Saat masih menjabat sebagai  Wali Kota Surabaya, Tri Rismaharini pernah membuat kebijakan yang "menggelikan", yaitu membuat peraturan membayar tiket Bus Suroboyo dengan sampah plastik.
"Bagi penumpang yang akan naik harus membawa 5 botol ukuran tanggung, 3 botol besar, 10 gelas air mineral, kantong plastik (kresek) dan kemasan plastik," kata Risma kala launching bus berfasilitas modern milik Pemerintah Kota Surabaya tersebut, Sabtu (7/4/2018). (sumber)
Mengapa "menggelikan"?
Karena alih-alih mengurangi sampah, peraturan yang dibuat Risma berpotensi memproduksi sampah lebih banyak lagi. Calon penumpang akan menyengaja beli produk dengan kemasan yang sesuai dengan aturan yang dibuat Risma.
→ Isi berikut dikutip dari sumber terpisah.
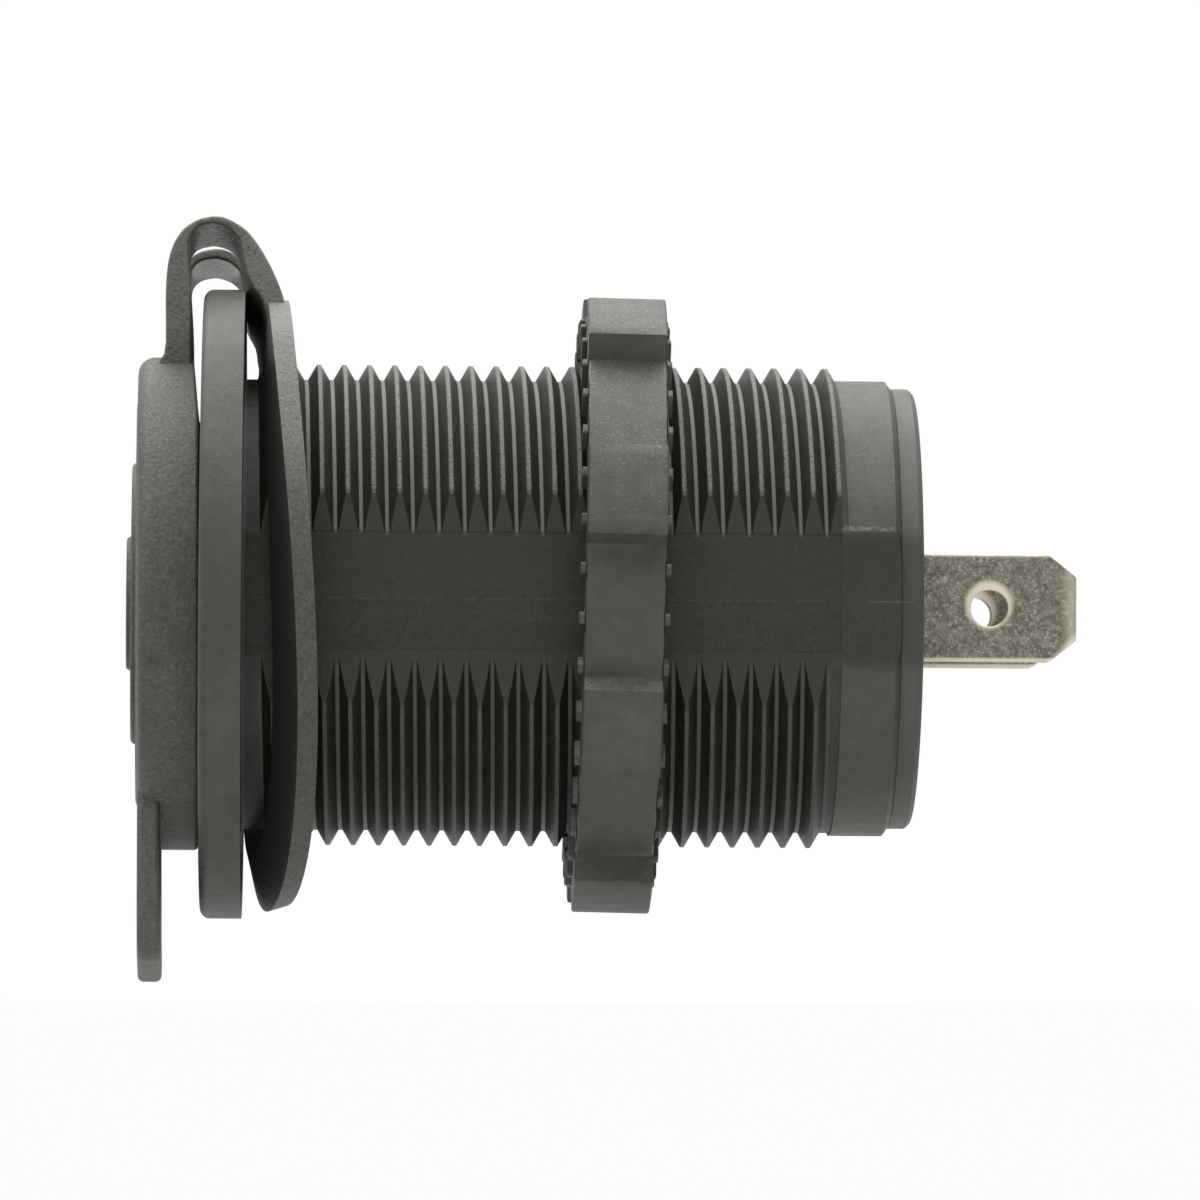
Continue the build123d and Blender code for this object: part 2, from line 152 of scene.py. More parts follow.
class RubberSizes(bpy.types.PropertyGroup):
    cap_radius: length("Cap radius", "Radius of the dust cap's disc", 14.6)
    cap_edge: length("Cap edge round", "Rounding of the dust cap's front rim", 1.0)
    cap_thickness: length("Cap thickness", "From the disc's face to its back", 3.55)
    ring_inner: length("Ring inner radius", "Inner radius of the sealing ring", 14.65)
    ring_outer: length("Ring outer radius", "Outer radius of the sealing ring", 18.05)
    ring_thickness: length("Ring thickness", "Thickness of the sealing ring", 1.3)
    strap_width: length("Strap width", "Width of the strap over both bands", 13.0)
    strap_band: length("Strap band", "Width of one band of the strap", 5.2)
    tongue_width: length("Tongue width", "Width of the pull tongue", 13.0)
    tongue_thickness: length("Tongue thickness", "Thickness of the pull tongue at its root", 1.32)
    tongue_end: length("Tongue end", "From the axis to the pull tongue's end", 22.1)


class Colours(bpy.types.PropertyGroup):
    plastic: colour("Plastic", "Moulded flange, collar and rear cover", (0.056, 0.0575, 0.048))
    barrel: colour("Barrel", "Smoother plastic of the threaded barrel", (0.0122, 0.0128, 0.0085))
    nut: colour("Nut plastic", "Moulded ring nut", (0.058, 0.0592, 0.050))
    rubber: colour("Rubber", "Cap, strap and sealing ring", (0.077, 0.0785, 0.068))
    nickel: colour("Blades", "Dull plate of the blades", (0.184, 0.171, 0.140))
    sleeve: colour("Sleeve", "Plated contact sleeve", (0.52, 0.51, 0.48))
    brass: colour("Brass", "Rivets and centre contact", (0.72, 0.54, 0.26))
    board: colour("Insulation", "Brown insulating bush", (0.30, 0.19, 0.10))


class StageSettings(bpy.types.PropertyGroup):
    camera_distance: length("Camera distance", "From the socket's axis to the camera", 520.0)
    frame_width: length("Frame width", "Width that the picture takes in at the axis", 71.3)
    floor_drop: length("Floor drop", "From the axis down to the floor", 46.0)


# Shader sums


class Value:
    """An output socket, so that sums on what varies over a surface read as Python."""

    def __init__(self, finish, socket):
        self.finish = finish
        self.socket = socket

    def __add__(self, other):
        return self.finish.maths("ADD", self, other)

    def __radd__(self, other):
        return self.finish.maths("ADD", other, self)

    def __sub__(self, other):
        return self.finish.maths("SUBTRACT", self, other)

    def __rsub__(self, other):
        return self.finish.maths("SUBTRACT", other, self)

    def __mul__(self, other):
        return self.finish.maths("MULTIPLY", self, other)

    def __pow__(self, power):
        return self.finish.maths("POWER", self, power)

    def __abs__(self):
        return self.finish.maths("ABSOLUTE", self)

    def step(self, low, high):
        """0 below low, 1 above high, and smooth between them. High may be the lower one."""
        return self.finish.node(
            "ShaderNodeMapRange",
            {"Value": self, "From Min": low, "From Max": high},
            interpolation_type="SMOOTHSTEP",
        )

    def past(self, low, high):
        """A step for a length, with low and high in millimetres."""
        return self.step(low * MM, high * MM)


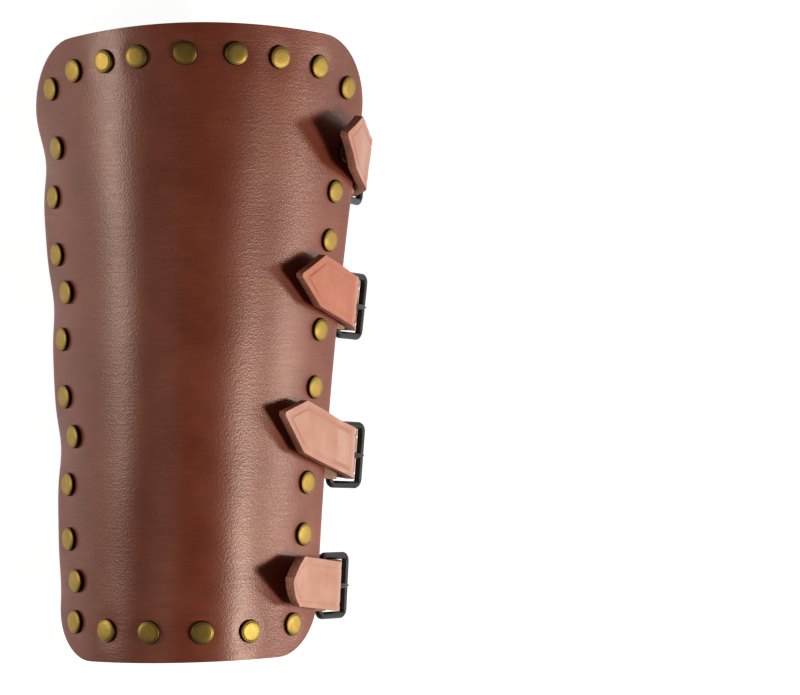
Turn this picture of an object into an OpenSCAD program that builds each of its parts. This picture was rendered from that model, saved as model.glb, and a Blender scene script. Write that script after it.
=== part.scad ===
// Riveted leather bracer, buckled shut and lying on the backs of its four straps.
// X runs across the arm, Y from wrist to elbow, Z up and away from the table.

/* [Leather shell] */
// Length of the shell from its wrist edge to its elbow edge, along the crown
shell_length = 252; // [220:1:290]
// Width across the long edges, carried on to the elbow edge
elbow_width = 138.8; // [128:0.1:150]
// Width across the long edges, carried on to the wrist edge
wrist_width = 103.8; // [94:0.1:112]
// How far the straps draw each long edge in at the middle of the shell
waist_in = 3.6; // [0:0.1:6]
// Height of the crown over the long edges at the elbow
elbow_rise = 50; // [44:0.5:58]
// Height of the crown over the long edges at the wrist
wrist_rise = 35; // [30:0.5:42]
// How much rounder than a parabola the section is toward its flanks
flank_fullness = 0.2; // [0:0.05:0.4]
// Height of the long edges over the table
edge_height = 38; // [36.5:0.5:44]
// Sideways shift of the elbow end against the wrist end
lean = 5.5; // [0:0.5:8]
// Thickness of the shell leather
shell_t = 3.2; // [2.6:0.1:4]
// Corner radius at the elbow end
elbow_corner_r = 30; // [14:0.5:34]
// Corner radius at the wrist end
wrist_corner_r = 23; // [12:0.5:28]
// How far the elbow edge falls back from the crown to its ends
elbow_bow = 6; // [0:0.5:10]
// How far the right edge is cut toward the elbow against the crown, and the left one away
end_tilt = 1.2; // [0:0.1:3]

/* [Straps] */
// Strap width
strap_w = 20; // [16:0.5:22]
// Strap thickness
strap_t = 3.4; // [2.6:0.1:3.8]
// Distance from one strap to the next, as a share of the shell's length
strap_spacing = 0.2286; // [0.21:0.0002:0.24]
// Middle of the row of straps, as a share of the shell's length from the wrist
strap_row_middle = 0.4643; // [0.44:0.0002:0.49]
// How far the strap rivets stand in from the left edge
strap_rivet_in = 14; // [12:0.5:16]
// How far each strap reaches on past its rivet, under the shell
strap_tail = 9; // [7:0.5:12]
// Diameter of the adjustment holes
hole_d = 4; // [3:0.1:5]
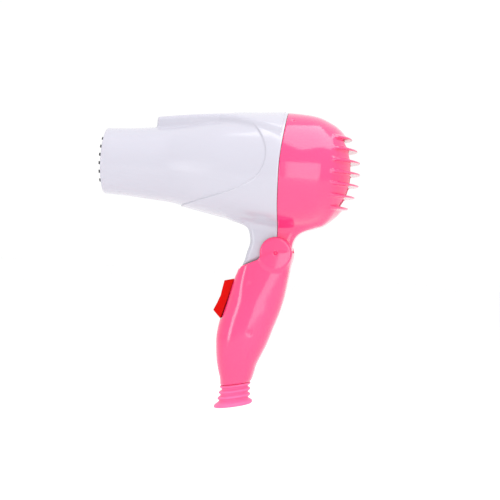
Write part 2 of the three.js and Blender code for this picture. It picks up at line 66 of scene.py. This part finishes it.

Kondisi inilah yang dimaksud sebagai blank spot pada judul tulisan ini.Â
Daftar Isi:
- Blank Spot dalam Kasus Krisis Iklim
- Krisis Iklim dan  FOMO
- Mengisi Blank Spot
Mengapa perubahan iklim disamakan dengan kondisi Blank Spot?
Karena ada kekosongan antara ancaman perubahan iklim dengan perilaku manusia dalam mengatasinya.
Seperti kasus Walikota Risma yang mengeluarkan peraturan mengumpulkan sampah. Jika paham ancaman krisis iklim, maka Ibu Risma akan mengeluarkan peraturan mengurangi sampah sesuai hierarkinya, yaitu "Reduce" dari Reduce, Reuse, Recycle (3R)
Recycle merupakan pintu darurat ketika reduce dan reuse telah dilakukan. Pintasan recycle yang dilakukan Ibu Risma malah memperparah keadaan, sebab proses recycle harus menggunakan sumber daya alam yang hingga kini masih menggunakan energi fosil.